Manchester United: Casemiro
United spent most of the summer fruitlessly chasing Frenkie De Jong, which made the signing of Casemiro look to some like something of a panic move. After all, anyone would have looked good next to Toni Kroos and Luka Modric in the Real Madrid midfield, right? Nope. Casemiro has been brilliant, with the only concern – his disciplinary record – highlighting how important he is to Erik ten Hag when he’s not available. Lisandro Martinez has also been immense, despite standing at four-foot-two.


Newcastle: Nick Pope
Newcastle have spent the Saudis’ money generally very astutely. Even their most lavish purchase, Alexander Isak, is looking like value for money. But they signed England’s No.2 for a friggin’ steal.

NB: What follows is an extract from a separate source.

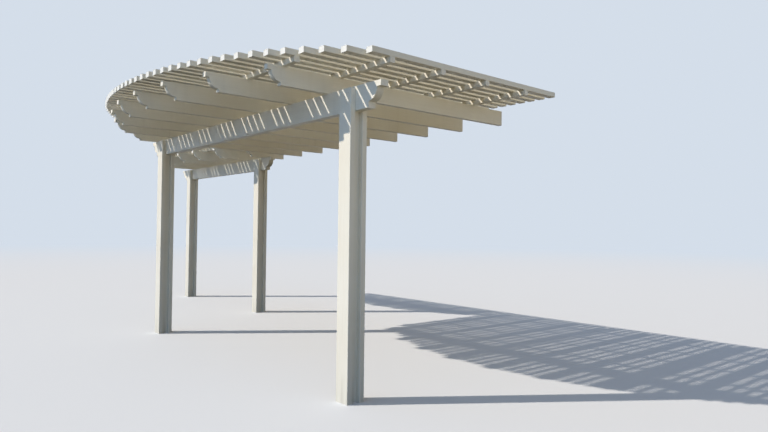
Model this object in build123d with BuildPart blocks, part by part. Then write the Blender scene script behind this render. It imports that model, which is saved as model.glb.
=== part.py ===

Pope benefits from playing behind the stingiest defence in the Premier League but the keeper has more than played his part. Just not at Wembley, unfortunately.

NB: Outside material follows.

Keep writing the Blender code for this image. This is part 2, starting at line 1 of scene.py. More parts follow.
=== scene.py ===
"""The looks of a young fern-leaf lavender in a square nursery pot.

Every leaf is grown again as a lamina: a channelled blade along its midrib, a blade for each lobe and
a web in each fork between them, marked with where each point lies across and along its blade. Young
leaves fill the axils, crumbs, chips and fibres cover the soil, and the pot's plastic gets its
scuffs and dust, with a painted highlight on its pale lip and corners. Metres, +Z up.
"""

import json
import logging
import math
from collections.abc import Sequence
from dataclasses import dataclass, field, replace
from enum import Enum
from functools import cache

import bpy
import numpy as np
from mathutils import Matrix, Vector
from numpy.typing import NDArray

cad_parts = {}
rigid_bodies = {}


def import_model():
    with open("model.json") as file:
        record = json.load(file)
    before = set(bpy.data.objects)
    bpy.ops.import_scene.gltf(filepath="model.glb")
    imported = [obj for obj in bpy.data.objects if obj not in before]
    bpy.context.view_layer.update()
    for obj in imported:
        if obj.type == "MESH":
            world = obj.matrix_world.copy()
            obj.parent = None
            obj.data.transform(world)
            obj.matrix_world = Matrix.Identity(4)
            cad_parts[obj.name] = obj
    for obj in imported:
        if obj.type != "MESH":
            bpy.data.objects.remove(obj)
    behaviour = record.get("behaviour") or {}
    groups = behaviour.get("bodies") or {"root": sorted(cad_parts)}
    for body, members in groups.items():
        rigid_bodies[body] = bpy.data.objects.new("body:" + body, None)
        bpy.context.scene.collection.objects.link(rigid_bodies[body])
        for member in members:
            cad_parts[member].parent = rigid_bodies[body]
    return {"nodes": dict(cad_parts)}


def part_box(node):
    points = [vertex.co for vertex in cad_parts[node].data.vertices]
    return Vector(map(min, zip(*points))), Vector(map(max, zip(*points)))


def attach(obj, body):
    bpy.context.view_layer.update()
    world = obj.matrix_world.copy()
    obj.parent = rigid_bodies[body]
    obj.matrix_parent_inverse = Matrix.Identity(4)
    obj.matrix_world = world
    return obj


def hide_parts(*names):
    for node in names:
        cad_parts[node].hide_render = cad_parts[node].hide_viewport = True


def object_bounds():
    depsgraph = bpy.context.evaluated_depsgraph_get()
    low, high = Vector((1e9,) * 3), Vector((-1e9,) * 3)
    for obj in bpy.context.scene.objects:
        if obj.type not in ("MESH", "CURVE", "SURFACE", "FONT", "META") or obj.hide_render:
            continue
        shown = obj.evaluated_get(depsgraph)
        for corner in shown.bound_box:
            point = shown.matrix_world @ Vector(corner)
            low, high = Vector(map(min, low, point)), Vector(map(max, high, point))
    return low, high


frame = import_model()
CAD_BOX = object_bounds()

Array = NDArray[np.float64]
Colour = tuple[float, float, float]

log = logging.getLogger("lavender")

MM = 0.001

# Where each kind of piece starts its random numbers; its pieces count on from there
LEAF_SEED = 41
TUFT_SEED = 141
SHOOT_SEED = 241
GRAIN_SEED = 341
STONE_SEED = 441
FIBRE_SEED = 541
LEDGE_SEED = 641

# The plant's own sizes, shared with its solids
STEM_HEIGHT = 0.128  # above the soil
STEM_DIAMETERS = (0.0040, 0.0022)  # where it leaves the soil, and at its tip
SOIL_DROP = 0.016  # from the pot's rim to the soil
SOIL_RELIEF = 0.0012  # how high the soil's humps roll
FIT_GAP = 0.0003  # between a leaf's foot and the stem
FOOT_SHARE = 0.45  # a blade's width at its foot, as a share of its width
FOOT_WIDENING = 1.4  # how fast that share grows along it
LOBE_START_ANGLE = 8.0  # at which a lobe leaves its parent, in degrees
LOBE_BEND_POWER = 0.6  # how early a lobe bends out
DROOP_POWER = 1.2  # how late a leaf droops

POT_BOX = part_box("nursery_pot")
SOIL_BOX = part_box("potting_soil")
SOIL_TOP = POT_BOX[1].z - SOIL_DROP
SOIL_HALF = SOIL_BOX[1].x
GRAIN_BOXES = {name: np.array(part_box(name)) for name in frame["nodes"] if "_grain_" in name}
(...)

Nottingham Forest: Morgan Gibbs-White
Felipe has been hugely impressive since his January move but Gibbs-White has made the biggest impact of Forest’s many, many signings. He started slowly but soon began to show why Steve Cooper gave Wolves what many considered to be silly money. His consistency is all the more impressive given he’s been played across the pitch at a range of depths, though Cooper seems to have settled on using the England Under-21 international in a No.10 role. It suits him.


Southampton: Romeo Lavia 
Southampton could have turned a massive profit inside a few weeks of signing Lavia from Manchester City for £12million, with Chelsea so impressed with the midfielder in their defeat at St Mary’s in August, they plonked £50million in front of Saints. Regardless of whether they go down, the big boys this summer will be sniffing around the recent Belgium cap.


Tottenham: Ivan Perisic
Fraser Forster was in danger of being Spurs’ representative on this list which tells the story of the club’s recruitment. But Perisic edges it, with his competent form in contrast to the other recruits highlighting how he was perhaps the only Antonio Conte signing of the lot. Which is why he might be a bit miffed to see the boss shoved though the door.


West Ham: Nayef Aguerd
Hammers first-team coach Kevin Nolan picked Aguerd as the club’s best recruit and we don’t disagree. Admittedly, it’s not difficult field in which to stand out, but the centre-back has shown his quality after suffering an ankle injury in pre-season. He recovered just in time for the World Cup, where he was brilliant for Morocco, and his form since has been one of the bright spots in a sh*te season for the Irons, domestically at least.


Wolves: Craig Dawson
Matheus Nunes continues to hog the headlines, with Liverpool apparently keen to give Wolves a quick profit, but the midfielder has been largely underwhelming since his £38million move. Ballon d’Dawson cost a tenth of the price and has brought a solidity to a Wolves defence in dire need of it.